Libéralisation des armes à feu

Ils sont fous ces Américains !

Des leçons à tirer pour la Constitution d'un Québec indépendant

Chronique de Richard Le Hir


La Cour suprême des États-Unis a rendu aujourd'hui une décision qui vient encore consolider l'emprise du lobby des armes à feu sur la vie politique américaine. En effet, dans un vote partagé de 5 à 4, la Cour a tranché que le 2e amendement à la Constitution qui reconnaît aux Américains « the right to keep and bear arms », soit d'avoir en leur possession des armes à feu et de les porter sur eux dans le but de se défendre, devait être respecté non seulement par le gouvernement fédéral mais également par les États et leurs créatures les municipalités, en l'occurrence Chicago, qui avait banni les armes à feu sur son territoire.
Sur le plan juridique, la décision se défend parfaitement. La Constitution s'applique à tous les paliers de gouvernement, c'est une évidence. Sur le plan sociologique et politique, c'est une catastrophe.

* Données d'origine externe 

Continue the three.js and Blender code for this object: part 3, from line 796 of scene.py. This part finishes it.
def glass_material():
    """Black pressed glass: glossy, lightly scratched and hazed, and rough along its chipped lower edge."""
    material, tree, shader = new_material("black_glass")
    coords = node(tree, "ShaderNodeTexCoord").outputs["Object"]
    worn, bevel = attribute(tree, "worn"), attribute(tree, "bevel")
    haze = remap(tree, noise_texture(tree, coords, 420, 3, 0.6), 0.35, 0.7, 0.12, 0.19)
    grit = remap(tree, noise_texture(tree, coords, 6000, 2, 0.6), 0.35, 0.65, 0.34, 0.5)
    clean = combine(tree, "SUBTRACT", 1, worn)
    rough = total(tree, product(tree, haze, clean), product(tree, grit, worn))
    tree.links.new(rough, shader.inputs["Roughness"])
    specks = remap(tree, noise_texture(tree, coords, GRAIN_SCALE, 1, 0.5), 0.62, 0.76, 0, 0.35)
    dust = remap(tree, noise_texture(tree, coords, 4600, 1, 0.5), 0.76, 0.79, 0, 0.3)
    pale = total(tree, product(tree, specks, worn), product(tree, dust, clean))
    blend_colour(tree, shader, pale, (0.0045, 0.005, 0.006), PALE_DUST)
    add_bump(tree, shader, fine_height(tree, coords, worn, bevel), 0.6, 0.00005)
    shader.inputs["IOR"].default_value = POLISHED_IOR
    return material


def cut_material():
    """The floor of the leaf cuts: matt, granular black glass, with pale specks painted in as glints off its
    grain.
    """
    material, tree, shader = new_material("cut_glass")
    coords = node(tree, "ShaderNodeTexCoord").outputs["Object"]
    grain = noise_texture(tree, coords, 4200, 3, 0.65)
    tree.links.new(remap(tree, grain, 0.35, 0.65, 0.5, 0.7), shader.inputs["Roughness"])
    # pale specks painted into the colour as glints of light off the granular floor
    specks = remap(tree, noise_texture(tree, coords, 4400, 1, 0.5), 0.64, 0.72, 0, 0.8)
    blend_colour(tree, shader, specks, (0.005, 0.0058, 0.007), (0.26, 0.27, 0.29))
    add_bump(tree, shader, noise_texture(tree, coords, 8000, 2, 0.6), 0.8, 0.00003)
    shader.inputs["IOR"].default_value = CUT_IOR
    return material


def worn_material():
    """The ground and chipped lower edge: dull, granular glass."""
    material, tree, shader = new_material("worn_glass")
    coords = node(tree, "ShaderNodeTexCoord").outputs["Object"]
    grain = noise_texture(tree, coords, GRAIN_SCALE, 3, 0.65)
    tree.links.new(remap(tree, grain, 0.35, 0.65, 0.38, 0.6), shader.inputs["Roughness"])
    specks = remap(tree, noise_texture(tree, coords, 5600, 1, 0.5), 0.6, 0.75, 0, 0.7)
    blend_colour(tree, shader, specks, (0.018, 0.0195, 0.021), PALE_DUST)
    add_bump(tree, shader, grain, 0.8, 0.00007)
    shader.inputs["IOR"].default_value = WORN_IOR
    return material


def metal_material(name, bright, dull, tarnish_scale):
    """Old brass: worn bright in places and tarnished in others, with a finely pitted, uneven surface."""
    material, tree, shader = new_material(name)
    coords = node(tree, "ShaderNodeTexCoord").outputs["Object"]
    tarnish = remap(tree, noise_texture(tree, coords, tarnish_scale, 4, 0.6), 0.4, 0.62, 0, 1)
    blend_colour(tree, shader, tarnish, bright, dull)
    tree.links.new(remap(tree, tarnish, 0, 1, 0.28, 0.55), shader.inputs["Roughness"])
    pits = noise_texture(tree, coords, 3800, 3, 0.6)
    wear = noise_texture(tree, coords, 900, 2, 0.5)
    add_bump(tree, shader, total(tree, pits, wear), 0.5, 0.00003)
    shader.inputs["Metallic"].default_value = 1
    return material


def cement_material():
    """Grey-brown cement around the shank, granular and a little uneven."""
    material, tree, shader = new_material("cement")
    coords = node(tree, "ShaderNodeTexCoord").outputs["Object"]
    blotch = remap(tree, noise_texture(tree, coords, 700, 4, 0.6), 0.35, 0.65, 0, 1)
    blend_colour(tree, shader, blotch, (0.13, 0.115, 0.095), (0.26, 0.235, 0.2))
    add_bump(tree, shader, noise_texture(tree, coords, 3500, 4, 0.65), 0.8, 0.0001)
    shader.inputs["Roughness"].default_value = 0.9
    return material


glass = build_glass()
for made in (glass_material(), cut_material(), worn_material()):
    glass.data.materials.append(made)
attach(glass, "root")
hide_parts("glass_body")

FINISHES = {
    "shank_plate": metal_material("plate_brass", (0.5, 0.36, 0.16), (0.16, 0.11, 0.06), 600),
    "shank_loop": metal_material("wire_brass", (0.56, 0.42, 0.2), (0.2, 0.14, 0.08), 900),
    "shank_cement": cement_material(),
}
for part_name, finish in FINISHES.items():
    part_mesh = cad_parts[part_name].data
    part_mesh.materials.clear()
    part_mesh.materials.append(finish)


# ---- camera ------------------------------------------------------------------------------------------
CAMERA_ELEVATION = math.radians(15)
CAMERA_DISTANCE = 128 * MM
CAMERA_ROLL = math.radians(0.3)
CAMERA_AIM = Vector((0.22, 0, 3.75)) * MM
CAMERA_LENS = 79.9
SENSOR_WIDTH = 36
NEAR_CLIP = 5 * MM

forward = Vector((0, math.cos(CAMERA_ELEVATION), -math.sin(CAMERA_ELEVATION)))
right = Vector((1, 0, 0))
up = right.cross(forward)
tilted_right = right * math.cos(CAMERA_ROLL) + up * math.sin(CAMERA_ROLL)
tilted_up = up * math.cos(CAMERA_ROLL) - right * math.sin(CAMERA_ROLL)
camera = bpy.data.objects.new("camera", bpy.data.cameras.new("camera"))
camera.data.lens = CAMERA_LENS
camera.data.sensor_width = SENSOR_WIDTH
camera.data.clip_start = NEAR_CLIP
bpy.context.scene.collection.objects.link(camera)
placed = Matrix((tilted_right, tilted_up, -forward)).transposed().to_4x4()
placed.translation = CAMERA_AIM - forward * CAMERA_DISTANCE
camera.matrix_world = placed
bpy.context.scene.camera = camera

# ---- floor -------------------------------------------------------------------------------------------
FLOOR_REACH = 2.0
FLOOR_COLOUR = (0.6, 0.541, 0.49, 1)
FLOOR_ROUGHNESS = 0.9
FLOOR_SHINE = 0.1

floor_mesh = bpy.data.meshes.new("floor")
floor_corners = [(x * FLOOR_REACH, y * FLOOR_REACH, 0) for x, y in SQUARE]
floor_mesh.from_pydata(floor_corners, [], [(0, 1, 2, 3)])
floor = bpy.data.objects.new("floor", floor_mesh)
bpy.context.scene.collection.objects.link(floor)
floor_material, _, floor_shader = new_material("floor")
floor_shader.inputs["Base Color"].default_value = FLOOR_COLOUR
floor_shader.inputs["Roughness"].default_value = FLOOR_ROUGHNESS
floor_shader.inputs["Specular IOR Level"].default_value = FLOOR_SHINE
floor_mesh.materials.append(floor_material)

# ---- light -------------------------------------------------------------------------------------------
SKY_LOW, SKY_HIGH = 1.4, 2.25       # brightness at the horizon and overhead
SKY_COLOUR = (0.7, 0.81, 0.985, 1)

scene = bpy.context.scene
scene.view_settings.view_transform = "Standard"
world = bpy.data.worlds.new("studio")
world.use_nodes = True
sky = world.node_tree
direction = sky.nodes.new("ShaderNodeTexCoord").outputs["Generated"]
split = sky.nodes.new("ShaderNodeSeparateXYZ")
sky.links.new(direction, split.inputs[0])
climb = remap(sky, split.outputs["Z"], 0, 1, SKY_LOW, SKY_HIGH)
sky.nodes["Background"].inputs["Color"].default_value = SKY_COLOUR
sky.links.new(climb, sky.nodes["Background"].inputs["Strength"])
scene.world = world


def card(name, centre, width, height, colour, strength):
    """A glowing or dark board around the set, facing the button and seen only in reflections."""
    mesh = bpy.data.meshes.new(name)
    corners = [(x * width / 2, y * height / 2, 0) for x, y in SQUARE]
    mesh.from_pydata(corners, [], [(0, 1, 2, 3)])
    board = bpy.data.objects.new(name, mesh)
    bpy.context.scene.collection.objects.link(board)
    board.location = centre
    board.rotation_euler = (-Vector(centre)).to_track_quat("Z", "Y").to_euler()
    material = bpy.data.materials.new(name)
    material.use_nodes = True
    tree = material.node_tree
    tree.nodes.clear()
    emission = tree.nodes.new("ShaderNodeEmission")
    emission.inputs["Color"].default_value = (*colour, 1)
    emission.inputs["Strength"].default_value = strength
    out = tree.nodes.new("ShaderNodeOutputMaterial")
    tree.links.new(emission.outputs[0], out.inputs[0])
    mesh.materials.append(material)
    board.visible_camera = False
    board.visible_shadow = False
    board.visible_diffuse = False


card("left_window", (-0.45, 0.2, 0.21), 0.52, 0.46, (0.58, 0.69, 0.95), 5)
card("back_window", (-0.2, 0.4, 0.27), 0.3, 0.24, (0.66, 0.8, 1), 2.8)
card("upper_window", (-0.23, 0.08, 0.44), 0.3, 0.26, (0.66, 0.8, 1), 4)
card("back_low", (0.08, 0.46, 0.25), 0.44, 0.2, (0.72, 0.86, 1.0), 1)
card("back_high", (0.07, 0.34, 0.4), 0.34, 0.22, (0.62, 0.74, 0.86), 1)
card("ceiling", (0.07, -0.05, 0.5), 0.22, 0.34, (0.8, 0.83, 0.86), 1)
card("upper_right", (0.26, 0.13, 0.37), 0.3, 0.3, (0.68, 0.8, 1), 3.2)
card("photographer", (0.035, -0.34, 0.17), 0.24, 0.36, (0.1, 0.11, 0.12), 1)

La propension des Américains à faire usage de leurs armes n'est plus à démontrer, non plus que les ravages que cause chaque année leur fascination morbide pour les armes à feu. La vraie mauvaise nouvelle, c'est le signal de légitimation envoyé par cette décision, tant de l'usage des armes à feu que du caractère absolu de la liberté d'en faire usage.
Par crainte d'aborder de front le puissant lobby des armes, les législateurs américains n'ont jamais osé poser le geste nécessaire d'abroger le 2e amendement pour cause de désuétude. Si cet amendement pouvait se justifier en 1791 au moment de son adoption, cela fait déjà un bon moment qu'il a perdu toute raison d'être pour cause de non conformité aux exigences de la vie en société dans un monde moderne.

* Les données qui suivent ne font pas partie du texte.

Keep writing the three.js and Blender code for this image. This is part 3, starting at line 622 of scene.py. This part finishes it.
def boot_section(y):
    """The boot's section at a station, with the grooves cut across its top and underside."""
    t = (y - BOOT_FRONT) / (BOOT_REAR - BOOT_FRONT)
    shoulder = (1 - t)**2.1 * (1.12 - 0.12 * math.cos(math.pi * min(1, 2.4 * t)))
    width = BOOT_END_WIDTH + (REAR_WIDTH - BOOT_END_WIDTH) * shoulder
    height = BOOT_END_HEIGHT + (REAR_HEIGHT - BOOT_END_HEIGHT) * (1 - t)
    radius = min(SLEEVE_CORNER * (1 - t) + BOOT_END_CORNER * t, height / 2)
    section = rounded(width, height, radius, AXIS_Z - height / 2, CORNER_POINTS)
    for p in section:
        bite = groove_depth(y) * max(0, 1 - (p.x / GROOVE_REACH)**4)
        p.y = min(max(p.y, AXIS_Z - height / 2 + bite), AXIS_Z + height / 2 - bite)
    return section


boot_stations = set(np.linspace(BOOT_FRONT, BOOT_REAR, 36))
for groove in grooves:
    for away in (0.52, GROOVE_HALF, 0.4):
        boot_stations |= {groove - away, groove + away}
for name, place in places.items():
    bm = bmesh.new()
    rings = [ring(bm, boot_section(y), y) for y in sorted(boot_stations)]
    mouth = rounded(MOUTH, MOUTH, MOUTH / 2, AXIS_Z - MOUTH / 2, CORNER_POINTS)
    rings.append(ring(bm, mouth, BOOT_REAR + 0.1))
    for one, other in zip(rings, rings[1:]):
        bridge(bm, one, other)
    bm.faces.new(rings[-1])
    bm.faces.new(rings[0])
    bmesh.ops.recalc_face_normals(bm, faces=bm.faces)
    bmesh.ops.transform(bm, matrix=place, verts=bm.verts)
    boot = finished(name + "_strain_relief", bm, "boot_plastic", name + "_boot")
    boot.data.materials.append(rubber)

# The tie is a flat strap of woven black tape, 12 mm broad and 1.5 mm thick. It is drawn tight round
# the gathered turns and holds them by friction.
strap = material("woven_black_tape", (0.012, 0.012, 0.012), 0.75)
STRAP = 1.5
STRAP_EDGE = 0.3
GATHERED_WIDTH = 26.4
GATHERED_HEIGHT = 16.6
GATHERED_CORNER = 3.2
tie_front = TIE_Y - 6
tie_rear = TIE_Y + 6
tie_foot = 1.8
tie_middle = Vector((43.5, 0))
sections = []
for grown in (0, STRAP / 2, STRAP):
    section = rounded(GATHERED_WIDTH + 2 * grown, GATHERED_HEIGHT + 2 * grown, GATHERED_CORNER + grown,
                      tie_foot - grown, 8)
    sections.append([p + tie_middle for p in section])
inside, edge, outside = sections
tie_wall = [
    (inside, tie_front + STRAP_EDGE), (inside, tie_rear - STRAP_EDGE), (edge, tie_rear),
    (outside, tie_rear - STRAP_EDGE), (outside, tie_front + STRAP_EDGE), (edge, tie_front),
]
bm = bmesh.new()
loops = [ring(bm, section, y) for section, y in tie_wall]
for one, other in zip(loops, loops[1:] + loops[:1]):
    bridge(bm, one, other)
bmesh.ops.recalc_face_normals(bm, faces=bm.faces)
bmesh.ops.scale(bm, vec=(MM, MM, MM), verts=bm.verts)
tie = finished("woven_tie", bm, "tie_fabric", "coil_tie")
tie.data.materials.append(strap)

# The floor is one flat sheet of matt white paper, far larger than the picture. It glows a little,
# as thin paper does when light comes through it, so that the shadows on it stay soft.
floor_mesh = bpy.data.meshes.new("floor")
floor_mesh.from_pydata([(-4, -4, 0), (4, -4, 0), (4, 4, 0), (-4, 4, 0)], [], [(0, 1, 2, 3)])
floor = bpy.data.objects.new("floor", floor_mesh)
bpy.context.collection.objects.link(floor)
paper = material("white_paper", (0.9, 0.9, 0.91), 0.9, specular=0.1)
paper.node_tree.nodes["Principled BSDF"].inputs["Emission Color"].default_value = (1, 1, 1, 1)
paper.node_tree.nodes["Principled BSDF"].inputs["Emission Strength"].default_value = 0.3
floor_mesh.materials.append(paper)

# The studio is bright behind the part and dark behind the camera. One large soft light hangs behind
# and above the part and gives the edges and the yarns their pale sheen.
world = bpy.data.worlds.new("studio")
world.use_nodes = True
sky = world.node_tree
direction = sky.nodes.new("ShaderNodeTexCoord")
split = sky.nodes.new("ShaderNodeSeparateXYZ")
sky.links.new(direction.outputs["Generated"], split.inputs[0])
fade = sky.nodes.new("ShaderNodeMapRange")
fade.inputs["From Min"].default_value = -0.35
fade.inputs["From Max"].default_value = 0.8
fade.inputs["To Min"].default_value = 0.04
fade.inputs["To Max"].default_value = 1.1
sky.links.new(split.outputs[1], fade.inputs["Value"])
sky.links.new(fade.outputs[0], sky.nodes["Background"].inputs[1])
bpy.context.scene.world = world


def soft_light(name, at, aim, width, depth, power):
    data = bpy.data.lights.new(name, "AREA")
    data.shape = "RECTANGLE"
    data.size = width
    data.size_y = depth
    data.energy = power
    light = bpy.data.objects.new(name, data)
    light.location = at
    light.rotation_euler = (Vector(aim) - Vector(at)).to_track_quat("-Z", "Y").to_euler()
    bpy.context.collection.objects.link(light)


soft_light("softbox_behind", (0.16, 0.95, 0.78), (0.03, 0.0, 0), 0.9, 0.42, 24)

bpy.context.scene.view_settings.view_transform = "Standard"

Au fil des années, la Constitution américaine a été modifiée à vingt-sept reprises. Un seul de ses amendements a été abrogé, celui qui mettait fin à la prohibition des boissons alcoolisées (1919 à 1933). Il existe donc un précédent pour l'abrogation, mais, sur le plan politique, le recours à cette mesure exigerait soit des circonstances exceptionnelles telles qu'un drame ayant des proportions jusqu'ici jamais atteintes qui ébranlerait profondément l'opinion publique, soit une poussée de courage quasi suicidaire de la part des législateurs, soit une évolution des moeurs que rien à l'heure actuelle ne laisse présager.
En attendant, le lobby des armes à feu continuera à exercer son emprise en l'élargissant, ce qui, vu sa nature franchement réactionnaire voire même fascisante, n'a rien pour nous assurer sur l'état de santé de la démocratie américaine.

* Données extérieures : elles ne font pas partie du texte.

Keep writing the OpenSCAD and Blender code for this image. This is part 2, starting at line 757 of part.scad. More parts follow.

Il y a tout de même pour nous une leçon à tirer de l'expérience constitutionnelle américaine et de notre propre expérience avec les chartes des droits. La constitutionnalisation des droits leur confère un caractère absolu qui finit par handicaper le bon fonctionnement et l'épanouissement de la société. Il faut réintroduire une mesure d'équilibre pour responsabiliser l'individu dans l'exercice de ses droits et empêcher que finisse par s'imposer une dictature de la minorité, tout aussi condamnable qu'une dictature de la majorité. Et qu'on ne vienne surtout pas me dire que c'est le but visé par la recherche d'accommodements raisonnables.
Voilà un beau défi pour ceux qui auront à plancher sur le texte de la Constitution d'un Québec indépendant.